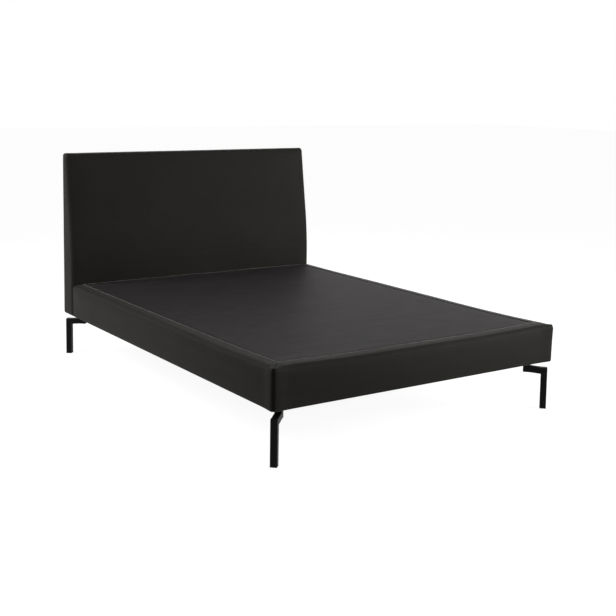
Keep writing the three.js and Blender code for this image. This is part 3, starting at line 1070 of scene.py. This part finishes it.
head = new_block(
    "headboard_block", (-base_side, base_joint, base_bottom), (base_side, head_back, head_top)
)
bpy.ops.object.mode_set(mode="EDIT")
cut_across(2, spaced(bend_start, bend_end, bend_cell))
bpy.ops.object.mode_set(mode="OBJECT")
for vertex in head.data.vertices:
    if vertex.co.y < base_joint + speck:
        vertex.co.y += face_back(vertex.co.z)


def head_radius(middle, along):
    on_back = middle.y >= head_back - speck
    if abs(middle.x) < base_side - speck:
        if middle.z > head_top - speck:
            return head_rolls["back" if on_back else "top_front"]
        if middle.z < base_bottom + speck:
            return head_rolls["back_foot" if on_back else "bottom"]
        return 0.0
    if middle.z > head_top - speck:
        return head_rolls["top_end"]
    if middle.z < base_bottom + speck or middle.y > head_back - speck:
        return head_rolls["back_end"]
    return head_rolls["front_end"] if abs(along.z) > 0.5 else 0.0


roll_edges(head, head_radius)
bpy.ops.object.mode_set(mode="EDIT")
cut_across(0, spaced(-base_side + head_hem, base_side - head_hem, head_cell))
cut_across(0, both([base_side - x for x in end_rows]))
cut_across(1, spaced(base_joint + head_hem, head_back - back_row, cell))
cut_across(2, spaced(base_bottom + foot_start, bend_start - foot_end, head_foot_cell))
cut_across(2, spaced(bend_end + face_start, head_top - head_hem, head_cell))
bpy.ops.object.mode_set(mode="OBJECT")

head_parts = ["front", "left", "right", "back"]
for name in head_parts:
    head.data.materials.append(bpy.data.materials.new("sort_head_" + name))
for face in head.data.polygons:
    x, y, z = face.center
    part = "front"
    if abs(face.normal.x) > 0.999:
        part = "left" if x < 0 else "right"
    elif (y > base_joint + head_hem and z < base_bottom + hair) or (
        y > head_back - head_rolls["back"] and z < head_top - head_hem
    ):
        part = "back" if abs(x) < base_side - head_hem else ("left" if x < 0 else "right")
    face.material_index = head_parts.index(part)


def head_held(place):
    x, y, z = place
    low = z < base_bottom + head_rolls["bottom"] + hair
    on_back = y > head_back - touch
    foot_roll = head_rolls["back_foot"] + speck
    on_foot_roll = y > head_back - foot_roll and z < base_bottom + foot_roll
    end_seam = abs(x) > base_side - 1e-5 and (
        y < base_joint + face_back(z) + head_rolls["front_end"] + speck
        or y > head_back - head_rolls["back_end"] - speck
        or z > head_top - head_rolls["top_end"] - speck
    )
    return low or on_back or on_foot_roll or end_seam


def head_crown_of(place):
    return end_crown if abs(place.x) > base_side - speck else head_crown


puff(head, head_held, head_crown_of)
uneven(head, depth=0.0018, size=0.26)

head_outward = {tuple(v.co): v.normal.copy() for v in head.data.vertices}
head_pieces = part_out(head)
front = head_pieces["front"]
head_turn = 0.004
for name in ("front", "left", "right"):
    turn_in(head_pieces[name], head_turn, head_outward)

# At the back's upper corners the hems lap: the end's under the top's, so that no gap is left there.
turned_edge = 0.007  # a turned edge lies within this of the back
front_lap = Vector((0, -0.001, -0.006))
front_lap_width = 0.010
hem_lap = Vector((0, -0.001, 0.004))
hem_corner = 0.005
end_corner = 0.003  # the end panel's upper corners reach out to the seam
corner_size = 0.006
end_top = head_top - head_rolls["top_end"]
end_front = base_joint + face_back(end_top) + head_rolls["front_end"]
end_back = head_back - head_rolls["back_end"]


def at_hem(y, z):
    return y > head_back - turned_edge and abs(z - head_top + head_hem) < touch


for vertex in front.data.vertices:
    x, y, z = vertex.co
    if at_hem(y, z) and abs(x) > base_side - front_lap_width:
        vertex.co += front_lap
finish_cover(
    front, "headboard_leather_front", leather_thickness, dark_leather
)
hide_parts("headboard_front_cover", "headboard_foam")
for name in ("left", "right"):
    end = head_pieces[name]
    for vertex in end.data.vertices:
        x, y, z = vertex.co
        if at_hem(y, z):
            vertex.co += hem_lap
            if abs(x) < base_side - head_hem + touch:
                vertex.co.x -= math.copysign(hem_corner, x)
        if abs(x) > base_side - corner_size and abs(z - end_top) < corner_size:
            if abs(y - end_back) < corner_size or abs(y - end_front) < corner_size:
                away = 1 if y > (end_front + end_back) / 2 else -1
                vertex.co += Vector((0, away * end_corner, end_corner))
    finish_cover(
        end, f"headboard_leather_{name}", leather_thickness, dark_leather
    )
    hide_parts(f"headboard_side_cover_{name}")

# Black spun lining closes the back and the underside, tucked under the turned edge of the leather.
back_lining = head_pieces["back"]
back_thickness = 0.001
tuck = 0.0025
corner_tuck = 0.010
for vertex in back_lining.data.vertices:
    at_side = abs(vertex.co.x) > base_side - head_hem - hair
    at_top = vertex.co.z > head_top - head_hem - hair
    reach = corner_tuck if at_side and at_top else tuck
    if at_side:
        vertex.co.x += math.copysign(reach, vertex.co.x)
    if at_top:
        vertex.co.z += reach
    if vertex.co.y < base_joint + head_hem + hair:
        vertex.co.y -= tuck
finish_cover(back_lining, "headboard_back_lining", back_thickness, black_lining)
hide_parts("headboard_back_cloth")

# ---------------------------------------------------------------- studio
# A white sweep under five soft discs: the main ones behind the left side, at the right front and far
# out on the right, a weak one for the headboard's face, and one from behind the head end.

camera_data = bpy.data.cameras.new("camera")
camera = bpy.data.objects.new("camera", camera_data)
bpy.context.scene.collection.objects.link(camera)
bpy.context.scene.camera = camera
camera_data.lens = 62.74
camera_data.sensor_width = 36
camera_data.shift_y = -0.16
turn = Matrix.Rotation(math.radians(-34.265), 4, "Z")
tip = Matrix.Rotation(math.radians(90 - 6.515), 4, "X")
tilt = Matrix.Rotation(math.radians(0.879), 4, "Z")
camera.matrix_world = Matrix.Translation((-2.966, -4.524, 1.495)) @ turn @ tip @ tilt


def light_and_show(end, lighting, shown):
    """Lights the scene with one shader, and shows another one to the camera and in reflections."""
    rays = end.id_data.nodes.new("ShaderNodeLightPath").outputs
    looked_at = rays["Is Camera Ray"]
    for kind in ("Is Glossy Ray", "Is Transmission Ray"):
        either = {0: looked_at, 1: rays[kind]}
        looked_at = add(end, "Math", "Value", either, operation="MAXIMUM")
    choice = {"Fac": looked_at, 1: lighting, 2: shown}
    feed(end, {"Surface": add(end, "MixShader", "Shader", choice)})


world = bpy.data.worlds.new("studio")
bpy.context.scene.world = world
world.use_nodes = True
nodes = world.node_tree.nodes
ambient = nodes["Background"]
feed(ambient, {"Color": (1, 1, 1, 1), "Strength": 0.15})
white = add(ambient, "Background", "Background", {"Color": (1, 1, 1, 1), "Strength": 1.0})
light_and_show(nodes["World Output"], ambient.outputs["Background"], white)


def lamp(name, place, target, size, watts):
    data = bpy.data.lights.new(name, "AREA")
    data.shape = "DISK"
    data.size = size
    data.energy = watts
    body = bpy.data.objects.new(name, data)
    body.location = place
    aim = Vector(target) - Vector(place)
    body.rotation_euler = aim.to_track_quat("-Z", "Y").to_euler()
    body.visible_camera = False
    bpy.context.scene.collection.objects.link(body)


lamp("left", (-2.4, 1.4, 1.8), (-0.6, 0.5, 0.4), 1.0, 36)
lamp("right_front", (2.4, -2.8, 0.8), (0.5, -1.0, 0.4), 1.2, 34)
lamp("right_far", (3.6, -3.0, 1.8), (0.5, 0.5, 0.6), 1.2, 82)
lamp("headboard", (2.2, 0.0, 1.6), (0.6, 1.0, 0.95), 0.8, 7)
lamp("behind", (1.5, 4.0, 2.6), (0.3, 0, 0.4), 2.4, 12)

bpy.ops.object.select_all(action="DESELECT")
bpy.ops.mesh.primitive_plane_add(size=60, location=(0, 0, 0))
floor = bpy.context.object
floor.name = "floor"
paper = bpy.data.materials.new("white_floor")
paper.use_nodes = True
nodes = paper.node_tree.nodes
nodes.remove(nodes["Principled BSDF"])
paper_end = nodes["Material Output"]
matt = add(paper_end, "BsdfDiffuse", "BSDF", {"Color": (0.4, 0.4, 0.4, 1)})
faint = add(paper_end, "BsdfDiffuse", "BSDF", {"Color": (0.30, 0.30, 0.30, 1)})
glow = add(paper_end, "Emission", "Emission", {"Strength": 0.93})
light_and_show(paper_end, matt, add(paper_end, "AddShader", "Shader", {0: faint, 1: glow}))
floor.data.materials.append(paper)

bpy.context.scene.view_settings.view_transform = "Standard"
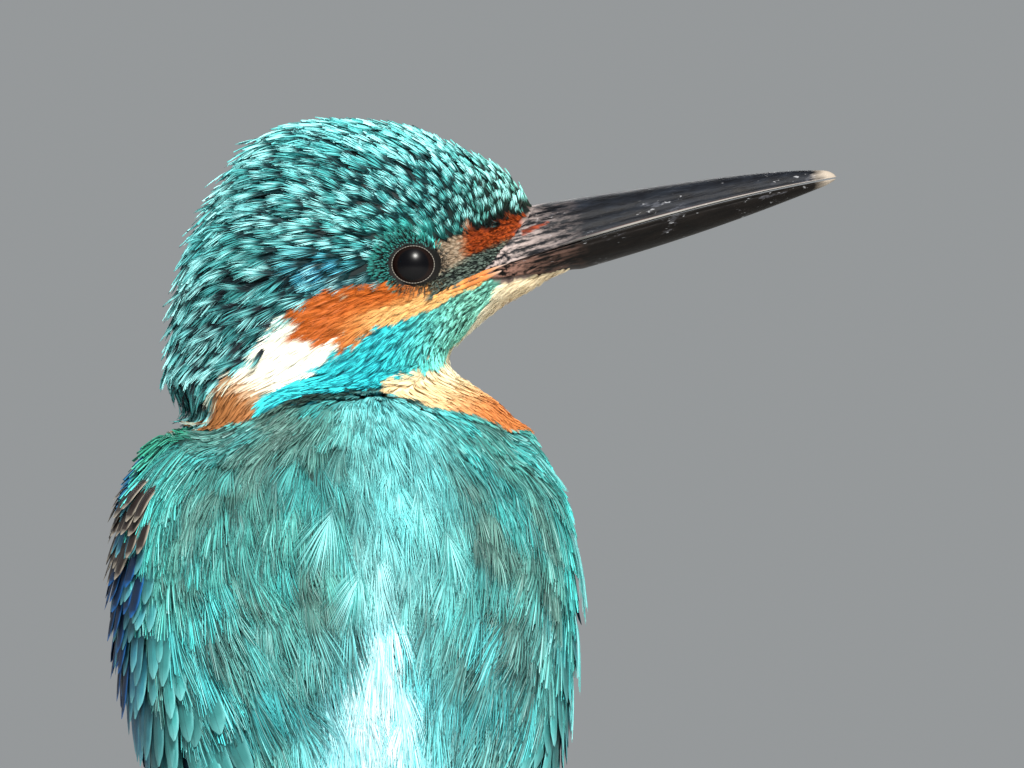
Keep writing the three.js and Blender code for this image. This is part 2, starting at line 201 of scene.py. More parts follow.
—————
WRITTEN EXERCISE
Pick out all lines from the data above in which the word "writing" appears.

THE ANSWER
Keep writing the three.js and Blender code for this image. This is part 3, starting at line 1070 of scene.py. This part finishes it.
Keep writing the three.js and Blender code for this image. This is part 2, starting at line 201 of scene.py. More parts follow.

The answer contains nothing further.